- [PROBLEM DESCRIPTION]: The required output is the exact run of lines from the line containing "return toGeometry( wrapper );" to the line containing "from mathutils import Euler, Matrix, Vector", inclusive, and nothing besides.

* START SOURCE EXCERPT *

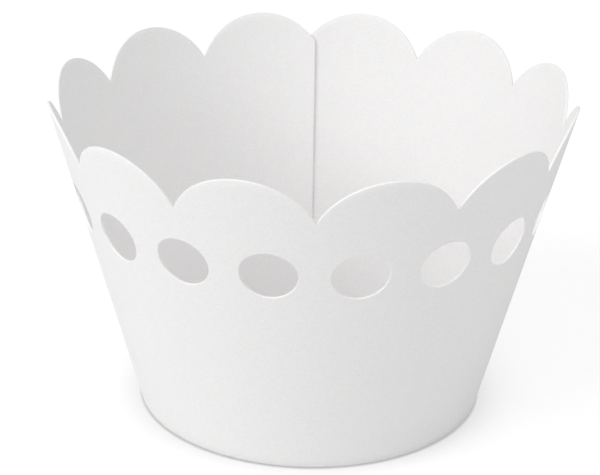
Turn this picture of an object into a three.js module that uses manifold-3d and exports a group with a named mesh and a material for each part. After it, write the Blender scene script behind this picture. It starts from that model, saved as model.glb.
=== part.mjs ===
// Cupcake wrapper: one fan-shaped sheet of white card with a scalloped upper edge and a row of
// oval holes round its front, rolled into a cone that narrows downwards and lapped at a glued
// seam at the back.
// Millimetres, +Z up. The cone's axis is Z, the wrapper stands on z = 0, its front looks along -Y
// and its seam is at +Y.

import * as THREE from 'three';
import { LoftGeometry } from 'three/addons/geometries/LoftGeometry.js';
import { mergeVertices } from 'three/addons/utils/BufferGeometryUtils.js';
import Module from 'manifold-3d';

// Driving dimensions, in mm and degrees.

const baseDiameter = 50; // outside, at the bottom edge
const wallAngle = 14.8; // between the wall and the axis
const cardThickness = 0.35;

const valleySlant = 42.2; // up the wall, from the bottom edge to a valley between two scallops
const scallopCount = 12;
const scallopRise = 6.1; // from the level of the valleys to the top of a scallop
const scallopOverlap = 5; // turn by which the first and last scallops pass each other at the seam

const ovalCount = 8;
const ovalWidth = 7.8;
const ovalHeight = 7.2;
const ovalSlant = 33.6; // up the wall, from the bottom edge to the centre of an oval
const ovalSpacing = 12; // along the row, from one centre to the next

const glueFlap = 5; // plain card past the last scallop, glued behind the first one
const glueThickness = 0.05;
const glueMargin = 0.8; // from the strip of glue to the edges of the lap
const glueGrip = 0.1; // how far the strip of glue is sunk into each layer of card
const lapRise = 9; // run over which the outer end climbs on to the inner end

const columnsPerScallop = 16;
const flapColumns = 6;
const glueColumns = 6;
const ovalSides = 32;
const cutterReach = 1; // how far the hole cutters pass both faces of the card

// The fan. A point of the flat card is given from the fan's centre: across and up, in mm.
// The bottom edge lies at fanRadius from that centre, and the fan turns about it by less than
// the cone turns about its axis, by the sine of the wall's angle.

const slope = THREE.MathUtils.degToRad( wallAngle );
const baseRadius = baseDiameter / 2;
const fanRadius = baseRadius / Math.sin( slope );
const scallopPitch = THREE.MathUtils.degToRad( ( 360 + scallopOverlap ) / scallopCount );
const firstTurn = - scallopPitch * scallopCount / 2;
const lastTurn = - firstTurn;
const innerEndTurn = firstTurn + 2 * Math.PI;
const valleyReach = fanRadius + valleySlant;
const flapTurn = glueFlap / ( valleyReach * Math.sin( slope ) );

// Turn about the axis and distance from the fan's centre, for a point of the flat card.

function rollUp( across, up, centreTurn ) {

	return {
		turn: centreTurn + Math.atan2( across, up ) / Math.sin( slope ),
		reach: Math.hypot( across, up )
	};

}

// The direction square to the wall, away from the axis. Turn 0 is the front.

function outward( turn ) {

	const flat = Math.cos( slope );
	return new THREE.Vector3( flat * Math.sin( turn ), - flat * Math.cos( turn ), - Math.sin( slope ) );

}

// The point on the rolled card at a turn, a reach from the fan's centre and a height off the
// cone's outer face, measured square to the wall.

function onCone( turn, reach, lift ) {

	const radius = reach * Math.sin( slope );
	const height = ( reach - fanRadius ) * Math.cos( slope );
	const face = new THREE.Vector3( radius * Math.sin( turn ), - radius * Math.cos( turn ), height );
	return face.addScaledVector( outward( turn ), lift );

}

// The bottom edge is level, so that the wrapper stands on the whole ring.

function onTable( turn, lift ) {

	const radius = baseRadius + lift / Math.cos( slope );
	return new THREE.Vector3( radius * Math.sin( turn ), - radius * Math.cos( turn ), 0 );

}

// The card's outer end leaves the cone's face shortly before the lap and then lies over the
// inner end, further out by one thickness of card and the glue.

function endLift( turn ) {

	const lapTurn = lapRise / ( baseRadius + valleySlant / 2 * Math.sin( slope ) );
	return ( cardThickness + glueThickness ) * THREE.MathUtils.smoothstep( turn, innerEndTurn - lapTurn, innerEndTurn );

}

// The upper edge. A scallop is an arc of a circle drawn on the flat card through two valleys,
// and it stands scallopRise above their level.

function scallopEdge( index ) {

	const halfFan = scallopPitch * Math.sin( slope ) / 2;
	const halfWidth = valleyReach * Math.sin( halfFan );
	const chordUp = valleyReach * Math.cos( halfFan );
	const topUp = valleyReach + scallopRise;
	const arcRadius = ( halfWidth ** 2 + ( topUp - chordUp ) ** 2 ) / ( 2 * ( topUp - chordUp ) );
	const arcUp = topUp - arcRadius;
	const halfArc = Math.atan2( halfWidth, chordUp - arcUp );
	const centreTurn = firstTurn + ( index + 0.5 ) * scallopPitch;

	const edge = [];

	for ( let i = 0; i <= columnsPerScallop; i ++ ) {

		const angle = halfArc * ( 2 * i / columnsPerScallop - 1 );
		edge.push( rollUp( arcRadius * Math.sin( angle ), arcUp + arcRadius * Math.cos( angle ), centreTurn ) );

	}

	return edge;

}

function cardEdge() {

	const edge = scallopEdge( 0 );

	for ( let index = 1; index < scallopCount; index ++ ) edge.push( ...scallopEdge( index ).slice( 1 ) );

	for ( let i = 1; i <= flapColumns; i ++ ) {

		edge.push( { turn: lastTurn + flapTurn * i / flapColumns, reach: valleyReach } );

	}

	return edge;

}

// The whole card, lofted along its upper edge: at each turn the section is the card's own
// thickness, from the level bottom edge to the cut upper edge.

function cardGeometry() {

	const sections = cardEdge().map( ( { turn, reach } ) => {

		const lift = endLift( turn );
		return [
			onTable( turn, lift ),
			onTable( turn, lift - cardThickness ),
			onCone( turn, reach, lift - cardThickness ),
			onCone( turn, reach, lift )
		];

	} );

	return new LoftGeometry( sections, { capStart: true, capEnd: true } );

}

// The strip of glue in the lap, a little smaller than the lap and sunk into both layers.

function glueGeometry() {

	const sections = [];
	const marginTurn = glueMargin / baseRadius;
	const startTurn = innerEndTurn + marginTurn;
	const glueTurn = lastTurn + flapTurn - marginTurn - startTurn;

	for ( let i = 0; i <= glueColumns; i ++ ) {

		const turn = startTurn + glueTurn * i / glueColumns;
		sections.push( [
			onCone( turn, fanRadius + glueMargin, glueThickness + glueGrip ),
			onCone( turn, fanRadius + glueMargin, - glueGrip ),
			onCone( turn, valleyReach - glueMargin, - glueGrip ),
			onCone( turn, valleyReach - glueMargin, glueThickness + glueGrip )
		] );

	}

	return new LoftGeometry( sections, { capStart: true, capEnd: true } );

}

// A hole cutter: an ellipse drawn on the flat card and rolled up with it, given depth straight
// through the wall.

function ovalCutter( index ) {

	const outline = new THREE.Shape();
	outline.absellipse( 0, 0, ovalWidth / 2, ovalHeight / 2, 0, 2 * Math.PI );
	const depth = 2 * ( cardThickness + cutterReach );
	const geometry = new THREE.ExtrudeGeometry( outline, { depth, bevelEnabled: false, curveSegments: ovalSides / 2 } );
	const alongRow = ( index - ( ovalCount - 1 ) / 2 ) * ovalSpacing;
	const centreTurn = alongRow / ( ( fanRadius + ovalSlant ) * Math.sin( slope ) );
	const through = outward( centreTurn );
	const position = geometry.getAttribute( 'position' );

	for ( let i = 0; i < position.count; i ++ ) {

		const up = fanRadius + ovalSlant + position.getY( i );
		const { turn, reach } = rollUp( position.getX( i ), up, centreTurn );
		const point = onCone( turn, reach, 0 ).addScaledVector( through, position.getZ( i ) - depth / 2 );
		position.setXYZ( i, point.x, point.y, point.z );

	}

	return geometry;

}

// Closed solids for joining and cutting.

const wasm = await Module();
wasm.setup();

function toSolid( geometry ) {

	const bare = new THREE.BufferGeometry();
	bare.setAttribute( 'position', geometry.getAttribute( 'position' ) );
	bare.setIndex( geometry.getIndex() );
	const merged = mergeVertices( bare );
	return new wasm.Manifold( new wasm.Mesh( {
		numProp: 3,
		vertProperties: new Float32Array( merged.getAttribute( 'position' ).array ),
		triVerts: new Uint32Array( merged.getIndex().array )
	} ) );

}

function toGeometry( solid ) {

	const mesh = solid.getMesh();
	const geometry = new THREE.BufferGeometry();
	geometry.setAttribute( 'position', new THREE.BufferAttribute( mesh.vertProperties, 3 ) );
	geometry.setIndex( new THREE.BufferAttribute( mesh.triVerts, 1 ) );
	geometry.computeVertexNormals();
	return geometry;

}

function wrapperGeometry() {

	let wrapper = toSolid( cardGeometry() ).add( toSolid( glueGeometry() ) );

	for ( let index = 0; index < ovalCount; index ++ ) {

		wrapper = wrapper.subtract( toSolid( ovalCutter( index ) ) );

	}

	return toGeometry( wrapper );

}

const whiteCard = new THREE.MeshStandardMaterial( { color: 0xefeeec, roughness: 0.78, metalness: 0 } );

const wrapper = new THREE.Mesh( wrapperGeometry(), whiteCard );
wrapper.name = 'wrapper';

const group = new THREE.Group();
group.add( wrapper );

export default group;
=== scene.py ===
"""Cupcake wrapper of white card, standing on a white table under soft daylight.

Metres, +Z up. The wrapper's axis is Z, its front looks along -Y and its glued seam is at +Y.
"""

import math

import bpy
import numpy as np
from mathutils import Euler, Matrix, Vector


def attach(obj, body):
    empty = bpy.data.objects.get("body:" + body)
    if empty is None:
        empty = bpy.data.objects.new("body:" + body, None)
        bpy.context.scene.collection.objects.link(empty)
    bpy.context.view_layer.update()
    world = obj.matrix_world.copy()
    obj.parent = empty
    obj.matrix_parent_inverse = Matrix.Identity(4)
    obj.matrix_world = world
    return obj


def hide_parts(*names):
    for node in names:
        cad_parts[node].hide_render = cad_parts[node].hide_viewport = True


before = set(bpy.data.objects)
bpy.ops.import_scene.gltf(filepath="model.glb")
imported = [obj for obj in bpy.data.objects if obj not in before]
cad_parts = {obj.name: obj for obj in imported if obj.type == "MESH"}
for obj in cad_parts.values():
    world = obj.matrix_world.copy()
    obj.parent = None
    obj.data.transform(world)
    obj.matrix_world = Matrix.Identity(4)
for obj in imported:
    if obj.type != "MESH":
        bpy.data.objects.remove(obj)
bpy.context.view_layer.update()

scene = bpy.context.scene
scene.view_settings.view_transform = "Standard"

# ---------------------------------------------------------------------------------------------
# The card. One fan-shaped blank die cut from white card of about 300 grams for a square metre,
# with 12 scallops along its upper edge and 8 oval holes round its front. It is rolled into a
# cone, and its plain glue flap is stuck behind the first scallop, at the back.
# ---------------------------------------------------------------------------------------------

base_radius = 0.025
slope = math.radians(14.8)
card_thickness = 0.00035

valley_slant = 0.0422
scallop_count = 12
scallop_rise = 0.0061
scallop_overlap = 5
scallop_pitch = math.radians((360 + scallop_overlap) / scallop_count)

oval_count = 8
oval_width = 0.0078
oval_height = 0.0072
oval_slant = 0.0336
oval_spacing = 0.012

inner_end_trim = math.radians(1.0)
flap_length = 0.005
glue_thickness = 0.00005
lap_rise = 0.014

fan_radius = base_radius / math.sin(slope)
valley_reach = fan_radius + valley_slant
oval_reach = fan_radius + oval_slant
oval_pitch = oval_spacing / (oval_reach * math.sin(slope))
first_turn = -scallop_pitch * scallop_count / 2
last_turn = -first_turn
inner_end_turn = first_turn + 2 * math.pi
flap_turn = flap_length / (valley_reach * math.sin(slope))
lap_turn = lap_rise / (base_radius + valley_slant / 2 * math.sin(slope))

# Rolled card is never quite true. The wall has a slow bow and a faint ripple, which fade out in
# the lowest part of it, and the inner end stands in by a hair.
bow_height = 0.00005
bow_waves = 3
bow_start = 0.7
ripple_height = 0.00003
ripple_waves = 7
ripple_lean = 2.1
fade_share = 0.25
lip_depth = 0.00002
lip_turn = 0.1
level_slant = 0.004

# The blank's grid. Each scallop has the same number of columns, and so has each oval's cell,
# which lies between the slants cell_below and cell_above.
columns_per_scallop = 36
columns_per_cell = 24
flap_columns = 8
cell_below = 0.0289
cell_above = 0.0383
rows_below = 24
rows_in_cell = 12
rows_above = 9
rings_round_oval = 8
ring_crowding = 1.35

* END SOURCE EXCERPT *

- [FULL SOLUTION]:
	return toGeometry( wrapper );

}

const whiteCard = new THREE.MeshStandardMaterial( { color: 0xefeeec, roughness: 0.78, metalness: 0 } );

const wrapper = new THREE.Mesh( wrapperGeometry(), whiteCard );
wrapper.name = 'wrapper';

const group = new THREE.Group();
group.add( wrapper );

export default group;
=== scene.py ===
"""Cupcake wrapper of white card, standing on a white table under soft daylight.

Metres, +Z up. The wrapper's axis is Z, its front looks along -Y and its glued seam is at +Y.
"""

import math

import bpy
import numpy as np
from mathutils import Euler, Matrix, Vector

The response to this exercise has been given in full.